I had a very positive meeting with Councillor Colin Fitzgerald this weekend to discuss the provision of appropriate toilet facilities in Hastings for people who live with a stoma. One of his first remarks to me was that he had never thought about the issue before I brought it up. Neither had I, until I began to witness the enormous struggles experienced by a friend of my family who has an ileostomy. These struggles are often simply because of the lack of appropriate toilet facilities in public places. This is my point, most of us will be aware that many people live with a stoma, either because of an ileostomy or a colostomy. But, it is unlikely that many of us will have thought about the practicalities of this. In our society we don’t generally go around talking about our own toilet habits. So the people with stomas are often suffering in silence.

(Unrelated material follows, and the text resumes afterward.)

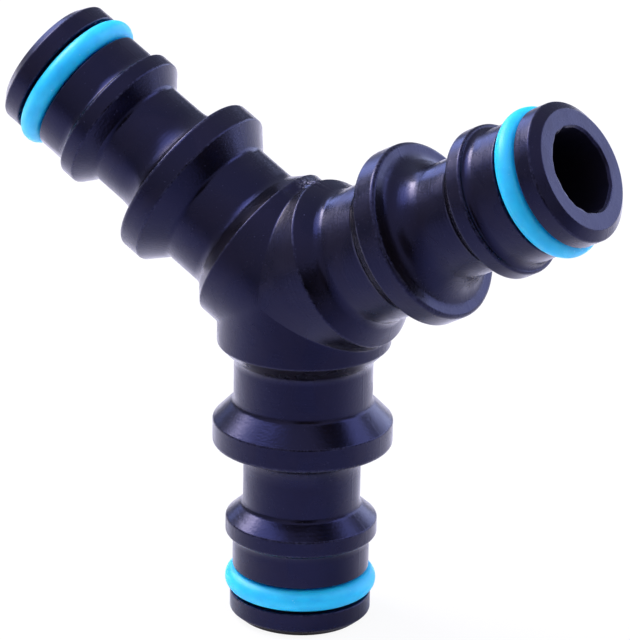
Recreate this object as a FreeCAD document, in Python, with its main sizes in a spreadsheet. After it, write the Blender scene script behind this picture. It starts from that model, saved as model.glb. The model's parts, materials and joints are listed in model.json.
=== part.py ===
import FreeCAD, Part
import os
import Sketcher
from FreeCAD import Placement, Rotation, Vector

# Three-way hose coupling: one moulded body with three equal push-on spigots at 120 degrees,
# and a rubber O-ring in the groove of each spigot. Millimetres, +Z up.
# The coupling stands on the end face of its bottom spigot, whose centre is the origin.

# Driving dimensions. Lengths run along a spigot, from the middle of the hub to the tip.
# The push-on profile, from the flange to the tip, keeps its own sizes, and the shank takes up
# what the spigot's length leaves over.
SIZES = {
    "spigot_length": 40.1,
    "bore_diameter": 9.7,
    "bore_lead_in": 0.25,
    "groove_wall": 1.13,
    "ring_clearance": 0.02,
    "ring_section": 2.5,
    "ring_side_gap": 0.3,
    "ring_proud": 0.75,
    "hub_half_length": 6.95,
    "hub_shoulder": 1.95,
    "hub_chamfer_run": 1.95,
    "shank_radius": 7.85,
    "flange_height": 2.35,
    "flange_cone_run": 2.4,
    "flange_rim_width": 2.7,
    "latch_depth": 1.1,
    "latch_length": 7.35,
    "collar_height": 0.85,
    "collar_cone_run": 1.75,
    "collar_rim_width": 1.9,
    "nose_length": 4.05,
    "tip_step": 0.25,
    "tip_rim_width": 2.05,
    "tip_chamfer_run": 0.9,
    "tip_chamfer_depth": 1.1,
    "edge_round": 0.3,
    "tip_round": 0.15,
    "neck_fillet": 0.8,
    "flange_root_fillet": 2.1,
    "collar_root_fillet": 0.6,
    "seam_fillet": 0.4,
}

# Sizes that follow from the driving ones
WORKED = {
    "bore_radius": "Sizes.bore_diameter / 2",
    "groove_radius": "Sizes.bore_diameter / 2 + Sizes.groove_wall",
    "groove_width": "Sizes.ring_section + 2 * Sizes.ring_side_gap",
    "ring_inner_radius": "groove_radius + Sizes.ring_clearance",
    "ring_middle_radius": "ring_inner_radius + Sizes.ring_section / 2",
    "nose_radius": "ring_inner_radius + Sizes.ring_section - Sizes.ring_proud",
    "latch_radius": "nose_radius - Sizes.latch_depth",
    "collar_radius": "nose_radius + Sizes.collar_height",
    "tip_rim_radius": "nose_radius + Sizes.tip_step",
    "tip_face_radius": "tip_rim_radius - Sizes.tip_chamfer_depth",
    "hub_radius": "Sizes.shank_radius + Sizes.hub_shoulder",
    "flange_radius": "Sizes.shank_radius + Sizes.flange_height",
    "shank_start": "Sizes.hub_half_length + Sizes.hub_chamfer_run",
    "groove_end": "Sizes.spigot_length - Sizes.tip_rim_width - Sizes.tip_chamfer_run",
    "ring_station": "groove_end - groove_width / 2",
    "collar_end": "groove_end - groove_width - Sizes.nose_length",
    "flange_end": "collar_end - Sizes.collar_rim_width - Sizes.collar_cone_run - Sizes.latch_length",
    "shank_length": "flange_end - Sizes.flange_rim_width - Sizes.flange_cone_run - shank_start",
    "bore_straight": "Sizes.spigot_length - Sizes.bore_lead_in",
    "bore_mouth_radius": "bore_radius + Sizes.bore_lead_in",
}

# A spigot's outline from the hub to the tip: corner, its radius, and its run from the corner before
SPIGOT_OUTLINE = [
    ("hub_middle", "Worked.hub_radius", None),
    ("hub_edge", "Worked.hub_radius", "Sizes.hub_half_length"),
    ("shank_start", "Sizes.shank_radius", "Sizes.hub_chamfer_run"),
    ("shank_end", "Sizes.shank_radius", "Worked.shank_length"),
    ("flange_hub_edge", "Worked.flange_radius", "Sizes.flange_cone_run"),
    ("flange_tip_edge", "Worked.flange_radius", "Sizes.flange_rim_width"),
    ("latch_start", "Worked.latch_radius", None),
    ("latch_end", "Worked.latch_radius", "Sizes.latch_length"),
    ("collar_hub_edge", "Worked.collar_radius", "Sizes.collar_cone_run"),
    ("collar_tip_edge", "Worked.collar_radius", "Sizes.collar_rim_width"),
    ("nose_start", "Worked.nose_radius", None),
    ("nose_end", "Worked.nose_radius", "Sizes.nose_length"),
    ("groove_start", "Worked.groove_radius", None),
    ("groove_end", "Worked.groove_radius", "Worked.groove_width"),
    ("tip_rim_start", "Worked.tip_rim_radius", None),
    ("tip_rim_end", "Worked.tip_rim_radius", "Sizes.tip_rim_width"),
    ("tip_face", "Worked.tip_face_radius", "Sizes.tip_chamfer_run"),
]

# A bore's outline from the hub's middle to the mouth, in the same form
BORE_OUTLINE = [
    ("bore_middle", "Worked.bore_radius", None),
    ("lead_in_start", "Worked.bore_radius", "Worked.bore_straight"),
    ("mouth", "Worked.bore_mouth_radius", "Sizes.bore_lead_in"),
]

# Rounded corners of a spigot, by the radius that they share
ROUNDS = {
    "edge_round": ["hub_edge", "flange_hub_edge", "flange_tip_edge", "collar_hub_edge",
                   "collar_tip_edge", "tip_rim_end"],
    "tip_round": ["nose_end", "tip_rim_start", "tip_face"],
    "neck_fillet": ["shank_start", "shank_end", "latch_end"],
    "flange_root_fillet": ["latch_start"],
    "collar_root_fillet": ["nose_start"],
}

# The spigots, in the order in which equal turns about Y take them round from straight down
SPIGOTS = ["bottom", "left", "right"]


def filled_sheet(doc, name, cells):
    """A sheet with one named cell in each row."""
    sheet = doc.addObject("Spreadsheet::Sheet", name)
    for row, (alias, content) in enumerate(cells.items(), 1):
        sheet.set(f"A{row}", alias.replace("_", " "))
        sheet.set(f"B{row}", content)
        sheet.setAlias(f"B{row}", alias)
    doc.recompute()
    return sheet


def size_of(doc, reference):
    """The number that a reference such as Sizes.ring_section stands for."""
    sheet, alias = reference.split(".")
    return float(getattr(doc.getObject(sheet), alias))


def origin_part(body, role):
    """The body's own origin plane or axis with this role."""
    return next(part for part in body.Origin.OriginFeatures if part.Role == role)


def new_sketch(body, name):
    """An empty sketch on the body's XZ plane: its x is a radius, its y a height."""
    sketch = body.newObject("Sketcher::SketchObject", name)
    sketch.AttachmentSupport = [(origin_part(body, "XZ_Plane"), "")]
    sketch.MapMode = "FlatFace"
    return sketch


def bind(sketch, constraint, reference):
    """Adds a constraint whose value is bound to a cell."""
    index = sketch.addConstraint(constraint)
    sketch.setExpression(f"Constraints[{index}]", reference)


def draw_outline(doc, sketch, outline):
    """Draws half a section from the axis, round the outline's corners and back to the axis.

    Returns each corner's line, which starts at that corner.
    """
    height = 0.0
    corners = [Vector(0, 0, 0)]
    for _, radius, run in outline:
        height -= size_of(doc, run) if run else 0.0
        corners.append(Vector(size_of(doc, radius), height, 0))
    corners.append(Vector(0, height, 0))

    lines = []
    for start, end in zip(corners, corners[1:] + corners[:1]):
        lines.append(sketch.addGeometry(Part.LineSegment(start, end), False))
    for line, following in zip(lines, lines[1:] + lines[:1]):
        sketch.addConstraint(Sketcher.Constraint("Coincident", line, 2, following, 1))
    sketch.addConstraint(Sketcher.Constraint("Coincident", lines[0], 1, -1, 1))
    sketch.addConstraint(Sketcher.Constraint("PointOnObject", lines[-1], 1, -2))
    sketch.addConstraint(Sketcher.Constraint("Horizontal", lines[0]))
    sketch.addConstraint(Sketcher.Constraint("Horizontal", lines[-2]))

    for line, (_, radius, run) in enumerate(outline, 1):
        value = size_of(doc, radius)
        bind(sketch, Sketcher.Constraint("DistanceX", -1, 1, lines[line], 1, value), radius)
        if run:
            value = size_of(doc, run)
            bind(sketch, Sketcher.Constraint("DistanceY", lines[line], 1, lines[line - 1], 1, value), run)
        elif line > 1:
            sketch.addConstraint(Sketcher.Constraint("Horizontal", lines[line - 1]))
    return {corner: lines[line] for line, (corner, _, _) in enumerate(outline, 1)}


def turned(body, kind, name, sketch):
    """The sketch turned once round the body's Z axis, as an added or a cut form."""
    feature = body.newObject(kind, name)
    feature.Profile = sketch
    feature.ReferenceAxis = (sketch, ["V_Axis"])
    feature.Angle = 360.0
    return feature


def patterned(body, name, mode, original):
    """The original, or the whole body so far, repeated round the hub about Y."""
    pattern = body.newObject("PartDesign::PolarPattern", name)
    pattern.TransformMode = mode
    if mode == "Features":
        pattern.Originals = [original]
    pattern.Axis = (origin_part(body, "Y_Axis"), [""])
    pattern.Angle = 360.0
    pattern.Occurrences = len(SPIGOTS)
    body.Tip = pattern
    return pattern


def circles_at(shape, points):
    """Names of the shape's circles round Z that pass through the points."""
    names = []
    for number, edge in enumerate(shape.Edges, 1):
        if edge.Curve.TypeId != "Part::GeomCircle":
            continue
        circle = edge.Curve
        for point in points:
            if abs(circle.Radius - point.x) < 1e-4 and abs(circle.Center.z - point.y) < 1e-4:
                names.append(f"Edge{number}")
    return names


def seams_of(shape):
    """Names of the half ellipses along which the spigots' hub ends meet."""
    return [f"Edge{number}" for number, edge in enumerate(shape.Edges, 1)
            if edge.Curve.TypeId == "Part::GeomEllipse"]


def rounded(doc, body, name, base, edges, count):
    """The base with this many edges rounded by the radius of this name."""
    if len(edges) != count:
        raise ValueError(f"{name}: found {len(edges)} of {count} edges")
    fillet = body.newObject("PartDesign::Fillet", name)
    fillet.Base = (base, edges)
    fillet.setExpression("Radius", f"Sizes.{name}")
    doc.recompute()
    return fillet


def coupling_body(doc):
    """The moulded body: one spigot turned and rounded, three of them joined, then the bores."""
    body = doc.addObject("PartDesign::Body", "coupling_body")
    body.Label = "coupling_body"

    section = new_sketch(body, "spigot_section")
    corner_lines = draw_outline(doc, section, SPIGOT_OUTLINE)
    solid = turned(body, "PartDesign::Revolution", "spigot", section)
    doc.recompute()
    for radius, corners in ROUNDS.items():
        points = [section.getPoint(corner_lines[corner], 1) for corner in corners]
        edges = circles_at(solid.Shape, points)
        solid = rounded(doc, body, radius, solid, edges, len(points))
    joined = patterned(body, "spigots", "Whole shape", solid)
    doc.recompute()
    if joined.Shape.Volume <= solid.Shape.Volume:
        raise ValueError("the spigots didn't join")
    joined = rounded(doc, body, "seam_fillet", joined, seams_of(joined.Shape), 2 * len(SPIGOTS))

    bore_section = new_sketch(body, "bore_section")
    draw_outline(doc, bore_section, BORE_OUTLINE)
    bore = turned(body, "PartDesign::Groove", "bore", bore_section)
    doc.recompute()
    if bore.Shape.Volume >= joined.Shape.Volume:
        raise ValueError("the bore cut nothing")
    bores = patterned(body, "bores", "Features", bore)
    doc.recompute()
    if bores.Shape.Volume >= bore.Shape.Volume:
        raise ValueError("the other bores cut nothing")

    body.setExpression("Placement.Base.z", "Sizes.spigot_length")
    return body


def o_ring(doc, place):
    """A rubber ring that lies on the bottom of one spigot's groove."""
    body = doc.addObject("PartDesign::Body", f"o_ring_{place}")
    body.Label = f"o_ring_{place}"

    sketch = new_sketch(body, f"ring_section_{place}")
    radius = size_of(doc, "Sizes.ring_section") / 2
    middle = size_of(doc, "Worked.ring_middle_radius")
    station = size_of(doc, "Worked.ring_station")
    circle = sketch.addGeometry(Part.Circle(Vector(middle, -station, 0), Vector(0, 0, 1), radius), False)
    bind(sketch, Sketcher.Constraint("Radius", circle, radius), "Sizes.ring_section / 2")
    bind(sketch, Sketcher.Constraint("DistanceX", -1, 1, circle, 3, middle), "Worked.ring_middle_radius")
    bind(sketch, Sketcher.Constraint("DistanceY", circle, 3, -1, 1, station), "Worked.ring_station")
    turned(body, "PartDesign::Revolution", f"ring_{place}", sketch)

    angle = 360.0 / len(SPIGOTS) * SPIGOTS.index(place)
    body.Placement = Placement(Vector(0, 0, 0), Rotation(Vector(0, 1, 0), angle))
    body.setExpression("Placement.Base.z", "Sizes.spigot_length")
    return body


def check(doc, bodies):
    """Stops if any object failed or any body isn't one sound solid."""
    for item in doc.Objects:
        if "Invalid" in item.State or "Error" in item.State:
            raise ValueError(f"{item.Name} is {item.State}")
    for body in bodies:
        shape = body.Shape
        if shape.isNull() or not shape.isValid() or len(shape.Solids) != 1:
            raise ValueError(f"{body.Label} isn't one valid solid")
        print(f"{body.Label}: {shape.Volume / 1000:.3f} cm3")


def main():
    doc = FreeCAD.newDocument("three_way_hose_coupling")
    filled_sheet(doc, "Sizes", {name: str(value) for name, value in SIZES.items()})
    filled_sheet(doc, "Worked", {name: f"={formula}" for name, formula in WORKED.items()})

    bodies = [coupling_body(doc)] + [o_ring(doc, place) for place in SPIGOTS]
    doc.recompute()
    check(doc, bodies)

    os.makedirs("parts", exist_ok=True)
    for body in bodies:
        body.Shape.exportStep(f"parts/{body.Label}.step")


main()
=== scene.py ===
import json
import math
import bpy
from mathutils import Matrix, Vector

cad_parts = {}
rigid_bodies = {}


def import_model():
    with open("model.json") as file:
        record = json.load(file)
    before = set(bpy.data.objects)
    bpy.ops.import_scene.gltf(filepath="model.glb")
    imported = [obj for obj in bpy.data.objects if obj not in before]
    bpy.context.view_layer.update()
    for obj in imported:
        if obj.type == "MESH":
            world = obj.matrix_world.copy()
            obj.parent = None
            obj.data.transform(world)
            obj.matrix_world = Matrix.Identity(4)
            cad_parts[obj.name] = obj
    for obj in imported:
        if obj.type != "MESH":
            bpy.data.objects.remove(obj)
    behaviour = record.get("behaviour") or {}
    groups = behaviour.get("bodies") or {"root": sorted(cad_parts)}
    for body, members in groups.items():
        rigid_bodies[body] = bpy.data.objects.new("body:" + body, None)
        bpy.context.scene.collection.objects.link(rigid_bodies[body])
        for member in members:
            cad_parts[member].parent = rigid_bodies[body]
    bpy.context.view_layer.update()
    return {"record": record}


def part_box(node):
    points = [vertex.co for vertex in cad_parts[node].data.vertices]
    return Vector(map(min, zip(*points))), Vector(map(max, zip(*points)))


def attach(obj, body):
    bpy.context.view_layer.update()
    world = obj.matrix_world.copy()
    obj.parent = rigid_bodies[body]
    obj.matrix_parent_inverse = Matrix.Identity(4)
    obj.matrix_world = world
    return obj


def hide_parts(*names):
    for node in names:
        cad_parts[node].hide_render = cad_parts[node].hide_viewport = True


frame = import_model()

mm = 0.001

# The bottom bore's mount starts at the hub's middle and runs towards the tip, so it says where the hub is
boreMount = next(mount for mount in frame["record"]["mounts"] if mount["name"] == "bore_bottom")
boreMiddle = Vector(boreMount["pos_m"])
boreAxis = Vector(boreMount["axis"])
hubPoint = boreMiddle - boreAxis * boreMount["dims"]["length_mm"] * mm / 2
spigots = ["bottom", "left", "right"]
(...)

There has never been a worse time to be disabled and living with a stoma is a disability. But when any group of people feel they cannot speak up they are likely to have their needs ignored. Imagine trying to go out, do your shopping, have a night out or travel if you couldn’t use the toilets provided. That is what life is like for the one in 500 people who live with a stoma.
For somebody living with a stoma, the standard public toilets where we have a row of cubicles outside of which is a row of basins, is simply inadequate for their needs. It isn’t rocket science to remedy the problem. Colostomy UK has a campaign to get more stoma friendly toilets provided. They detail on their website exactly what a stoma friendly toilet should look like. And, they give out free stickers for anyone who provides a stoma friendly toilet so they can show the public that they have these facilities. Sainsbury’s have already put in place stoma friendly toilets in all their stores, but they have nothing displayed in the shops to indicate they have made this provision.

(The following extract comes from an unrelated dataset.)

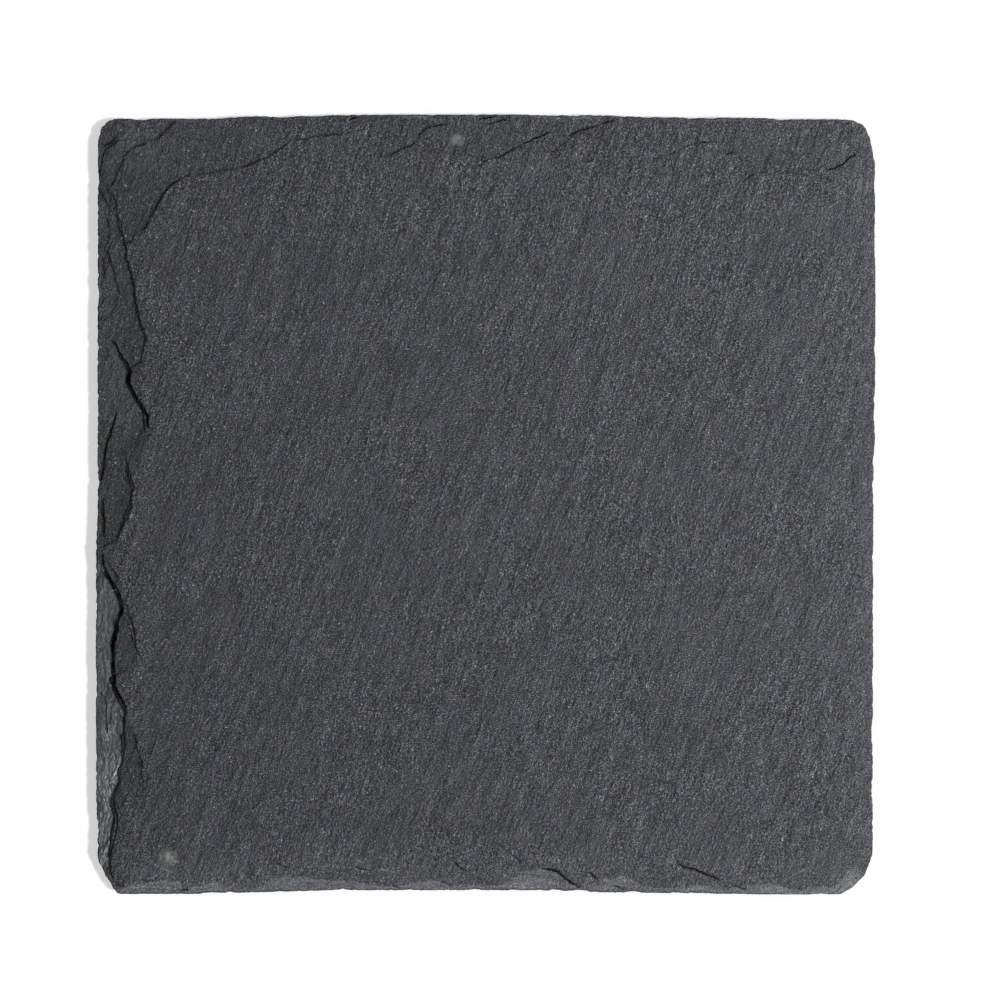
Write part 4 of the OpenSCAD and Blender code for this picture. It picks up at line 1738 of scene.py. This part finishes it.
    def _surface(self, board: NodeBoard, effects: SharedEffects, place: NodeSocket) -> dict[str, Any]:
        """Wires the slate.

        Args:
            board: The material's board.
            effects: The shared node groups.
            place: Object coordinates.

        Returns:
            The shader's inputs by name, with the clean colour.
        """
        masks = {
            name: board.add("ShaderNodeAttribute", attribute_name=name).outputs["Fac"]
            for name, _ in self.mask_weights
        }
        in_mm = board.vectors("MULTIPLY", place, (1.0 / MM,) * 3)
        texture, bands, height = self._texture(board, effects, place, in_mm, masks)
        color = self._color(board, in_mm, texture, bands, masks)
        specks: Any = 0.0
        for cells, empty in self.specks:
            specks = board.maths("MAXIMUM", self._specks(board, in_mm, cells, empty), specks)
        color = board.blend(specks, color, self.speck_tone)
        color = board.blend(self._blooms(board, place), color, self.bloom_tone)
        bump = board.add("ShaderNodeBump", {"Height": height, "Strength": 1.0, "Distance": MM})
        return {
            "Base Color": color, "Roughness": board.spread(specks, (0.0, 1.0), self.roughness),
            "Normal": bump.outputs[0], "Specular IOR Level": self.gloss,
        }


@dataclass(frozen=True)
class MicaFinish(Finish):
    """Small silvery flakes of mica.

    Attributes:
        tone: Colour of a flake.
        dullest: Share of that colour that the dullest flakes have.
        cells: Cells in a metre of the noise that picks the dull ones.
        roughness: Roughness of a flake.
    """

    name: str = "mica_glint"
    coat: DustCoat = DustCoat(0.2, 2.0 * MM, (0.12, 0.12, 0.12, 1.0))
    tone: Tone = (0.27, 0.28, 0.3, 1.0)
    dullest: float = 0.35
    cells: float = 0.45 / MM
    roughness: float = 0.4

    def _surface(self, board: NodeBoard, effects: SharedEffects, place: NodeSocket) -> dict[str, Any]:
        """Wires the mica.

        Args:
            board: The material's board.
            effects: The shared node groups; not used.
            place: Object coordinates.

        Returns:
            The shader's inputs by name, with the clean colour.
        """
        noise = board.add("ShaderNodeTexNoise", {"Vector": place, "Scale": self.cells, "Detail": 2.0})
        share = board.spread(noise.outputs[0], (0.3, 0.7), (0.25, 1.0))
        dull = tuple(self.dullest * part for part in self.tone[:3]) + (1.0,)
        return {"Base Color": board.blend(share, dull, self.tone), "Roughness": self.roughness}


@dataclass(frozen=True)
class FoamFinish(Finish):
    """Closed-cell black foam with a fine cell texture.

    Attributes:
        tone: Colour of the foam's skin.
        hollow_shade_share: Share of that colour in the hollow of a cell, as painted shade.
        cell: Size of one cell.
        relief: Depth of the cells.
        roughness: Roughness of the skin.
    """

    name: str = "closed_cell_foam"
    coat: DustCoat = DustCoat(0.12, 1.6 * MM, (0.2, 0.2, 0.19, 1.0))
    tone: Tone = (0.022, 0.022, 0.024, 1.0)
    hollow_shade_share: float = 0.55
    cell: float = 0.28 * MM
    relief: float = 0.05 * MM
    roughness: float = 0.86

    def _surface(self, board: NodeBoard, effects: SharedEffects, place: NodeSocket) -> dict[str, Any]:
        """Wires the foam.

        Args:
            board: The material's board.
            effects: The shared node groups; not used.
            place: Object coordinates.

        Returns:
            The shader's inputs by name, with the clean colour.
        """
        cells = board.add("ShaderNodeTexVoronoi", {"Vector": place, "Scale": 1.0 / self.cell},
                          feature="SMOOTH_F1")
        rise = board.spread(cells.outputs["Distance"], (0.1, 0.7), (0.0, 1.0), smooth=True)
        # Painted shade in the hollows of the cells
        painted_hollow_shade = tuple(self.hollow_shade_share * part for part in self.tone[:3]) + (1.0,)
        bump = board.add("ShaderNodeBump", {"Height": rise, "Strength": 0.9, "Distance": self.relief})
        return {
            "Base Color": board.blend(rise, painted_hollow_shade, self.tone), "Roughness": self.roughness,
            "Normal": bump.outputs[0],
        }


@dataclass(frozen=True)
class FilmFinish(Finish):
    """Milky double-sided adhesive film.

    Attributes:
        tone: Colour of the film.
        fibres: The fibres in it, which stand up a little.
        relief: Height of the fibres.
        roughness: Roughness of the film.
    """

    name: str = "adhesive_film"
    coat: DustCoat = DustCoat(0.35, 1.2 * MM, (0.34, 0.32, 0.28, 1.0))
    tone: Tone = (0.7, 0.69, 0.64, 1.0)
    fibres: Strokes = Strokes(1.5 * MM, 0.2 * MM, math.degrees(0.4), 0.4, roughness=0.5)
    relief: float = 0.01 * MM
    roughness: float = 0.38

    def _surface(self, board: NodeBoard, effects: SharedEffects, place: NodeSocket) -> dict[str, Any]:
        """Wires the film.

        Args:
            board: The material's board.
            effects: The shared node groups.
            place: Object coordinates.

        Returns:
            The shader's inputs by name, with the clean colour.
        """
        fibres = effects.drawn(board, place, self.fibres)
        bump = board.add("ShaderNodeBump", {"Height": fibres, "Strength": self.fibres.contrast,
                                            "Distance": self.relief})
        return {"Base Color": self.tone, "Roughness": self.roughness, "Normal": bump.outputs[0]}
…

I was speaking to Councillor Fitzgerald with the hope that the council could encourage shops, cafes, bars, community centres etc to think about providing stoma friendly toilets. Disability rights are after all, enshrined in law. I suspect that the reason most venues fail to provide appropriate facilities for people with a stoma is simply because like myself, they have never thought about it. We must also not forget that there are children who live with a stoma too. It would be utterly unacceptable for a child to be attending a school where there were no appropriate toilet facilities. Apparently the Conquest Hospital, where you would expect to see them providing facilities that would cater for people with any disability, is also failing when it comes to stoma friendly toilets.
Once I got started on thinking abut toilet facilities I have found myself noticing just how cheap and easy it would often be to convert one cubicle into a stoma friendly toilet. Frequently, if one cubicle is enlarged it could encompass one of the basins already fitted. After that the addition of a shelf, a mirror and a couple of coat hooks may be all that is needed.
But this really matters. Disability rights are a moral issue but also a sensible one. If disability rights are protected then individuals will have a better quality of life and will stay healthier for longer.